In the early 1950s, amid the execution of Julius and Ethel Rosenberg for espionage, Oswald encountered socialist literature for the first time. What began as curiosity hardened into obsession. Marxism offered him something he had never known: a worldview that framed his alienation as virtue and promised purpose through opposition. It told him he mattered, even if the world had treated him as disposable.
Seeking escape, Oswald joined the United States Marine Corps in 1956. The Marines gave him structure, weapons training, and a fleeting sense of importance. He became a certified sharpshooter and learned Russian, all while openly praising Marxist ideas during the height of the Cold War. Predictably, his time in uniform ended badly. Court-martialed, imprisoned in the brig, and discharged under undesirable conditions, Oswald left the Marines more bitter and radicalized than before.

In 1959, he made a move that stunned even those who knew him well: he defected to the Soviet Union. But the romantic fantasy of defecting to a communist paradise quickly collapsed. Soviet authorities viewed him with suspicion and indifference. Rejected and humiliated, Oswald attempted suicide before forcing the Kremlin’s hand by threatening to reveal U.S. military secrets. Eventually allowed to stay, he was exiled to Minsk, a gray, surveilled city where disillusionment replaced idealism.
Though initially treated as a curiosity, Oswald soon found Soviet life suffocating. His apartment was bugged, his movements monitored, his work monotonous. The promised workers’ utopia felt hollow. In Minsk, he married Marina Prusakova and became a father, but domestic life did little to quiet his frustrations. Gradually, Oswald turned his gaze back toward America—not with reconciliation, but with resentment.
When his attempt to clear his military discharge was rebuffed by U.S. officials, particularly John Connally, Oswald developed a personal vendetta. By 1962, he had returned to the United States with his family, settling in Texas. Here, his fixation shifted again, this time toward Cuba and Fidel Castro. Oswald publicly defended Castro, distributed pro-Cuban leaflets, and sought connections on both sides of the political spectrum, as if auditioning for a role in history.

Violence soon followed ideology. In April 1963, Oswald attempted to assassinate former General Edwin Walker, firing a bullet through his window and narrowly missing. Convinced he had killed Walker, Oswald fled the scene, only to discover later that his target had survived. It was a rehearsal for something far larger.
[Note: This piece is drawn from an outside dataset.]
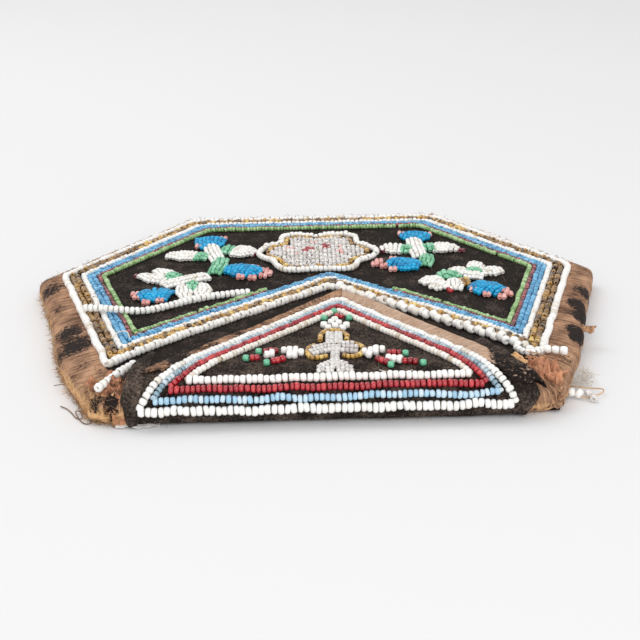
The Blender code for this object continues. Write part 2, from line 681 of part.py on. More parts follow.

Later that year, Oswald traveled to Mexico City, desperately attempting to defect to Cuba via the Soviet Union. He was rejected by both. Whether he met intelligence operatives or simply spiraled further into desperation remains debated, but when he returned to Dallas, his path seemed set. He took a job at the Texas School Book Depository. Fate, or coincidence, placed him directly along the route of the presidential motorcade.
On the morning of November 22, Oswald brought his rifle to work. Just after 12:30 p.m., he fired the shots that killed President Kennedy and wounded Governor Connally. In seconds, the obscure drifter became the most infamous man in America. He fled, killed a police officer, and was arrested later that day. The world barely had time to process his guilt or innocence before history intervened again.
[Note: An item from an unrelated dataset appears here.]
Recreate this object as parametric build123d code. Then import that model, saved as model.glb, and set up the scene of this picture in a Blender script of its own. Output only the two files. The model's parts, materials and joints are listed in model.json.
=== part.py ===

Two days later, while in police custody, Oswald was shot dead by nightclub owner Jack Ruby, live on television. His murder ensured that the full truth of his motives would remain forever out of reach. Conspiracy theories exploded, feeding on the silence left by a man who could no longer speak.
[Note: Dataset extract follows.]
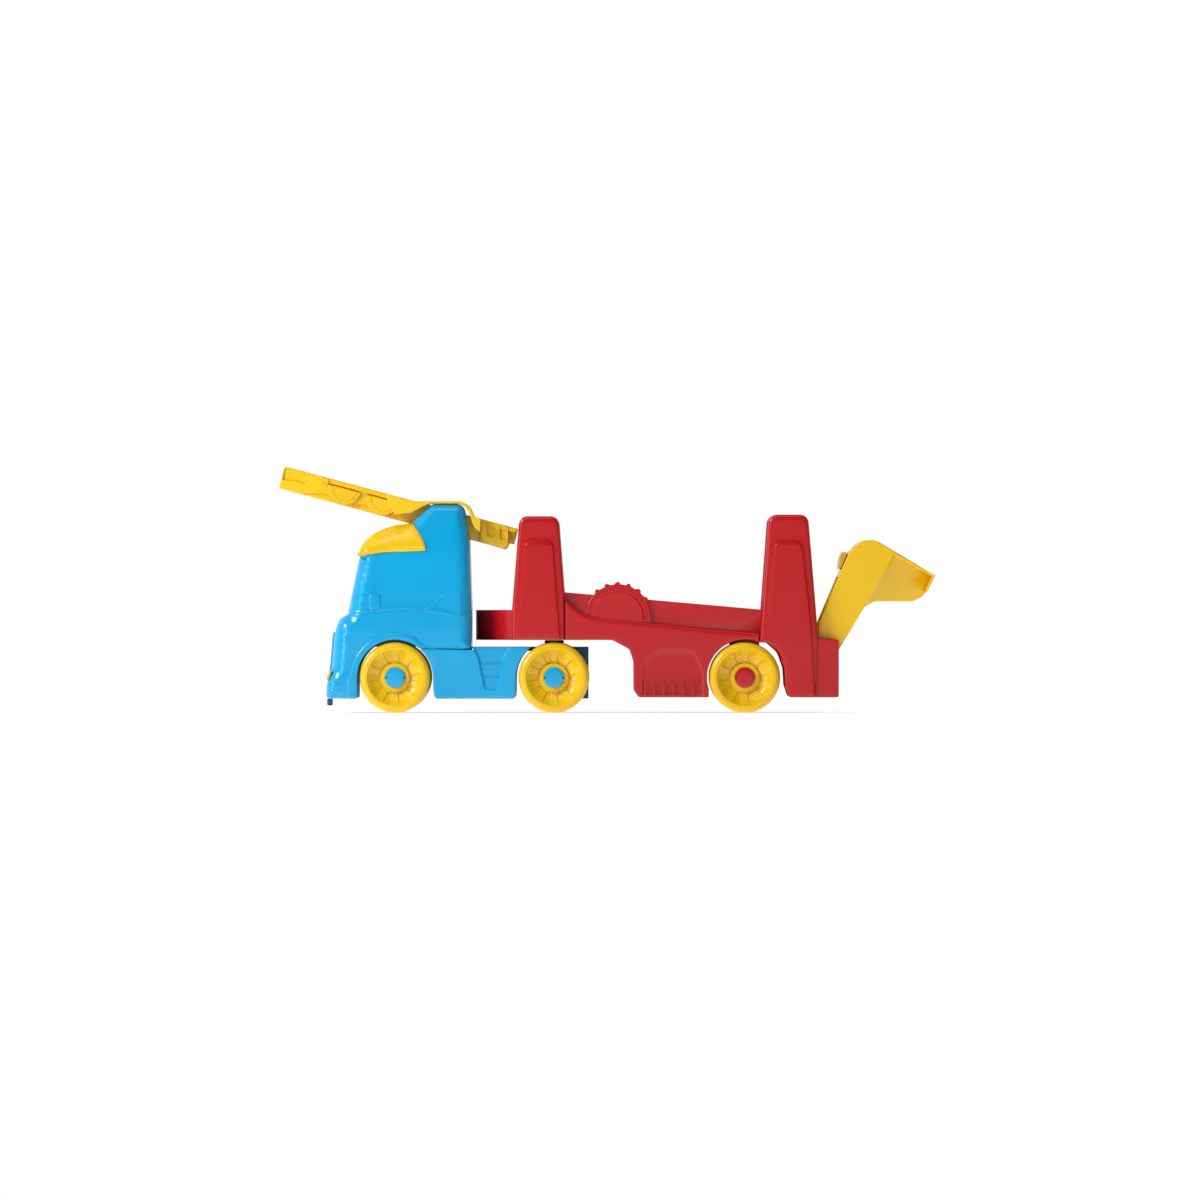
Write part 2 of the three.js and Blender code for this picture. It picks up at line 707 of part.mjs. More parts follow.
// Moulded fins along the skirts' lower edges.
const finPitch = 7.2;
const finCount = 6;
const finHeight = 11;

function fins() {
  const first = skirtFrontX + 7.5;
  const rib = (k) => box(
    first + k * finPitch,
    first + k * finPitch + 1.6,
    deckHalf + seat,
    deckHalf + seat + 1.2,
    underside + 2,
    underside + 2 + finHeight,
  );
  const backing = box(
    first - 1,
    first + (finCount - 1) * finPitch + 2.6,
    deckHalf + seat,
    deckHalf + seat + 0.7,
    underside + 2,
    underside + 3.2,
  );
  return [...Array(finCount).keys()].map(rib).reduce((all, next) => all.add(next), backing);
}

const finStrip = fins();
piece('skirt_fins_right', finStrip, red);
piece('skirt_fins_left', mirrored(finStrip), red);

// Half gear moulding that stands on each ledge, with a round knob for each tooth.
const ledgeGearX = skirtFrontX - 11.9;
const ledgeGearRing = 25.3;
const knobRadius = 1.9;
const knobCount = 6;
const knobFrom = THREE.MathUtils.degToRad(32.8);
const knobTo = THREE.MathUtils.degToRad(129);
const ledgeGearY = bedWallHalf + seat;
const ledgeGearThick = deckHalf - wall - seat - ledgeGearY;

function ledgeGear() {
  const disc = rod(ledgeGearRing, ledgeGearX, ledgeZ, ledgeGearY, ledgeGearY + ledgeGearThick, 36);
  const knobs = [...Array(knobCount).keys()].map((k) => {
    const angle = knobFrom + (knobTo - knobFrom) * k / (knobCount - 1);
    const x = ledgeGearX + (ledgeGearRing - 0.2) * Math.cos(angle);
    const z = ledgeZ + (ledgeGearRing - 0.2) * Math.sin(angle);
    return rod(knobRadius, x, z, ledgeGearY, ledgeGearY + ledgeGearThick, 10);
  });
  const dish = rod(18, ledgeGearX, ledgeZ, ledgeGearY + 2, ledgeGearY + 9, 36);
  const below = box(ledgeGearX - 40, ledgeGearX + 40, 0, overallHalf, 0, ledgeZ + seat);
  return union(disc, ...knobs).subtract(dish).subtract(below);
}

const gearMoulding = ledgeGear();
piece('ledge_gear_right', gearMoulding, red);
piece('ledge_gear_left', mirrored(gearMoulding), red);

// Kingpin: boss under the deck, pin and a snap head below the chassis plate.
const pinHeadZ = chassisTopZ - plateThick - 4;
piece('kingpin', union(
  post(bossRadius, kingpinX, 0, chassisTopZ + seat, deckZ - seat),
  post(kingpinRadius, kingpinX, 0, pinHeadZ, deckZ - seat),
), red);

// ---------------------------------------------------------------- towers
const bedEnvelope = union(
  box(kingpinX - 60, bedRearX + seat, -deckHalf - seat, deckHalf + seat, deckZ - 40, floorZ + seat),
  box(kingpinX - 60, frontEndX + seat, -deckHalf - seat, deckHalf + seat, deckZ - 1, deckTopZ + seat),
  bothSides(box(
    frontEndX - 6,
    rearTowerX + 8,
    bedWallHalf - wall - seat,
    deckHalf + seat,
    deckZ - 1,
    bedWallFrontZ + 20,
  )),
);

function towerLegs(corners) {
  return bothSides(slab(outline(corners), overallHalf - towerLegDepth, overallHalf));
}

const frontCorners = [
  [frontTowerX, deckZ],
  [frontEndX, deckZ],
  [frontEndX, bedWallFrontZ],
  [frontEndX - 4.4, frontTowerTopZ, 7],
  [frontTowerX + 5.6, frontTowerTopZ, 7],
];
const bridgeFrontX = chuteTailX + 3.5;
const frontBridge = box(
  bridgeFrontX,
  frontEndX - 4.6,
  -overallHalf + 2,
  overallHalf - 2,
  frontTowerTopZ - bridgeThick,
  frontTowerTopZ,
);
const frontBulkhead = box(
  frontEndX - 8,
  frontEndX - 8 + wall,
  -overallHalf + 2,
  overallHalf - 2,
  deckTopZ + seat,
  frontTowerTopZ - 1,
).subtract(frame(outline([
  [-neckRadius, neckZ - neckRadius, neckRadius],
  [neckRadius, neckZ - neckRadius, neckRadius],
  [neckRadius, neckZ + neckRadius, neckRadius],
  [-neckRadius, neckZ + neckRadius, neckRadius],
], Math.PI / 10), frontEndX - 20, frontEndX + 10));
piece('front_tower', union(towerLegs(frontCorners), frontBridge, frontBulkhead).subtract(bedEnvelope), red);

const rearCorners = [
  [trailerAxleX + archRadius + 4, underside + 1, 2],
  [rearEndX - 2, underside + 1],
  [rearEndX, deckZ + 4],
  [rearEndX - 7.4, rearTowerTopZ, 7],
  [rearTowerX + 6.9, rearTowerTopZ, 7],
  [rearTowerX, deckZ - 2],
  [trailerAxleX + 18, deckZ - 2],
];
const legSkin = bothSides(slab(outline(rearCorners), overallHalf - wall, overallHalf));
const legBox = bothSides(slab(outline([
  [rearTowerX, floorZ + seat],
  [bedRearX, floorZ + seat],
  [rearEndX - 7.4, rearTowerTopZ, 7],
  [rearTowerX + 6.9, rearTowerTopZ, 7],
]), overallHalf - towerLegDepth, overallHalf));
const rearBridge = box(
  rearTowerX + 12,
  rearEndX - 12,
  -overallHalf + 2,
  overallHalf - 2,
  rearTowerTopZ - bridgeThick,
  rearTowerTopZ,
);
const rearBulkheadX = rearTowerX + 20;
const rearBulkhead = box(
  rearBulkheadX,
  rearBulkheadX + wall,
  -overallHalf + 2,
  overallHalf - 2,
  floorZ + seat,
  rearTowerTopZ - 1,
).subtract(frame(outline([
  [-neckRadius, neckZ - neckRadius, neckRadius],
  [neckRadius, neckZ - neckRadius, neckRadius],
  [neckRadius, neckZ + neckRadius, neckRadius],
  [-neckRadius, neckZ + neckRadius, neckRadius],
], Math.PI / 10), rearBulkheadX - 10, rearBulkheadX + 10));
const tailSpace = box(bedRearX, trailerRearX + 5, -deckHalf - seat, deckHalf + seat, 0, deckZ + seat);
piece('rear_tower', union(legSkin, legBox, rearBridge, rearBulkhead)
  .subtract(archCut(trailerAxleX, archRadius + 2))
  .subtract(bedEnvelope)
  .subtract(tailSpace), red);

// Tail panels behind the rear legs; they hold the chute's hinge pin.
const tailPanelY = spoutHalf + 3;
const tailPanel = slab(outline([
  [trailerAxleX + archRadius + 5, underside + 1, 2],
  [trailerRearX, underside + 1, 1],
  [trailerRearX, deckZ, 1],
  [trailerAxleX + archRadius + 3, deckZ - seat],
]), tailPanelY, deckHalf)
  .subtract(archCut(trailerAxleX, archRadius + 2))
  .subtract(box(0, bedRearX + seat, 0, beyond, deckZ - seat, beyond))
  .subtract(rod(pivotRadius + runningGap, pivotX, pivotZ, 0, beyond));
piece('tail_panel_right', tailPanel, red);
piece('tail_panel_left', mirrored(tailPanel), red);
piece('hinge_pin', rod(pivotRadius, pivotX, pivotZ, -deckHalf + seat, deckHalf - seat), red);

const tailCross = box(
  trailerAxleX + archRadius + 8,
  trailerAxleX + archRadius + 8 + wall,
  -tailPanelY + seat,
  tailPanelY - seat,
  underside + 4,
  deckZ - seat,
);
piece('tail_crosswall', tailCross, red);

const trailerScrewX = (skirtFrontX + skirtRearX) / 2;
screws('trailer', [
  [trailerScrewX, 30],
  [trailerScrewX, -30],
  [trailerAxleX + 22, 20],
  [trailerAxleX + 22, -20],
], deckZ);

// ---------------------------------------------------------------- discharge chute
function fromPivot(corners) {
  return corners.map(([x, z, radius = 0]) => [pivotX + x, pivotZ + z, radius]);
}

const spoutOutline = fromPivot([
  [-7.5, -3, 4],
  [4, -7.5, 5],
  [9.8, 4],
  [29.3, 36.3, 3],
  [34.7, 40.2, 5],
  [66.7, 40.2, 6],
  [74.7, 46.1, 4],
  [82.5, 59.6, 0.6],
  [40.2, 84.7, 6],
  [34.7, 86.4, 5],
  [27.2, 85.8, 6],
  [17.6, 77.3, 1.5],
  [10.5, 61.5],
  [-5.6, 23.4],
]);
const spoutHollow = slab(outline(fromPivot([
  [-30, 13],
  [8, 13],
  [27.1, 38.6, 3],
  [33.7, 42.6, 5],
  [59.7, 42.6],
  [80.7, 26.6],
  [97.7, 47.6],
  [39.5, 82.2, 5],
  [28.3, 83, 5],
  [19.9, 76, 1],
  [12.1, 58.2],
  [-14.3, 66.6],
])), -spoutHalf + spoutWall, spoutHalf - spoutWall);
const dischargeChute = slab(outline(spoutOutline), -spoutHalf, spoutHalf)
  .subtract(spoutHollow)
  .subtract(rod(pivotRadius + runningGap, pivotX, pivotZ, -beyond, beyond));
piece('discharge_chute', dischargeChute, yellow);

// Latch bar with a thumb knob along the chute's upper edge.
const latch = slab(outline(fromPivot([
  [9.6, 63.6, 1],
  [12.2, 66.2, 0.5],
  [16.3, 77, 0.5],
  [12.7, 77.6, 1.2],
  [10.5, 72.2, 1],
])), -spoutHalf + 8, spoutHalf - 8).subtract(slab(outline(inset(spoutOutline, -seat)), -beyond, beyond));
piece('chute_latch', latch, yellow);

export default group;
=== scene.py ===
"""Toy cement mixer lorry: moulded plastic tractor and semi-trailer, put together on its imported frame."""
import json
import math

import bmesh
import bpy
import numpy as np
from mathutils import Matrix, Vector
from mathutils.geometry import delaunay_2d_cdt


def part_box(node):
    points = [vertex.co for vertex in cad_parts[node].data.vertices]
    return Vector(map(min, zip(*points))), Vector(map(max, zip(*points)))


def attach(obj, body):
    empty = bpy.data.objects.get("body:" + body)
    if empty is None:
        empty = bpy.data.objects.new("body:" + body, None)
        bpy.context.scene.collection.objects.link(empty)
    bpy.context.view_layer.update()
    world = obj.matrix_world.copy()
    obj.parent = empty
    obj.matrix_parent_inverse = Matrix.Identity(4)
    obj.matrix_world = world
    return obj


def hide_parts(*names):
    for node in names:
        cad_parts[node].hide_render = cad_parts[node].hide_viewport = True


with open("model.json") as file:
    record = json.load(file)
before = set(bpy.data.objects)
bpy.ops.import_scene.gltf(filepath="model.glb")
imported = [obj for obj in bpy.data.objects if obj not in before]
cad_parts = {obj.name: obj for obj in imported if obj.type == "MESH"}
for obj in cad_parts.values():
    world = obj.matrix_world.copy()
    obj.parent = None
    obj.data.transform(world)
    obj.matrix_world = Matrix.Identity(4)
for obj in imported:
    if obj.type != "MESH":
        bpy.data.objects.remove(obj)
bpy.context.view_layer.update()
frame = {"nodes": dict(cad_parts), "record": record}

# ------------------------------------------------------------------ studio
# A white floor that glows a little, in a room that is white behind and dark in front. Three lamps
# light the toy's near side: a soft key from its front corner, a low strip and a high fill. The
# camera is level and far away, so lines stay parallel.
MM = 0.001


def srgb(code):
    """A hex colour as the linear colour that the shader wants."""
    parts = [int(code[i:i + 2], 16) / 255 for i in (0, 2, 4)]
    return [c / 12.92 if c <= 0.04045 else ((c + 0.055) / 1.055) ** 2.4 for c in parts] + [1.0]


def add_node(tree, kind, inputs=None, **settings):
    """One node with its settings; an input is a value, or the socket that feeds it."""
    node = tree.nodes.new(kind)
    for key, value in settings.items():
        setattr(node, key, value)
    for key, value in (inputs or {}).items():
        socket = node.inputs[key]
        if isinstance(value, bpy.types.NodeSocket):
            tree.links.new(value, socket)
        else:
            socket.default_value = value
    return node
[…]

Oswald was buried on the same day as Kennedy. One man mourned as a martyr, the other remembered as a monster. Yet beyond the headlines and theories lies a colder truth: Lee Harvey Oswald was not a mastermind or a puppet kingpin. He was a profoundly lost individual, shaped by neglect, obsession, and an overwhelming desire to be seen. In the end, he did achieve significance—but at the cost of becoming a symbol of tragedy rather than purpose.
History did not remember him as he wished. It remembered him as the man who pulled the trigger, and then vanished into blood and silence.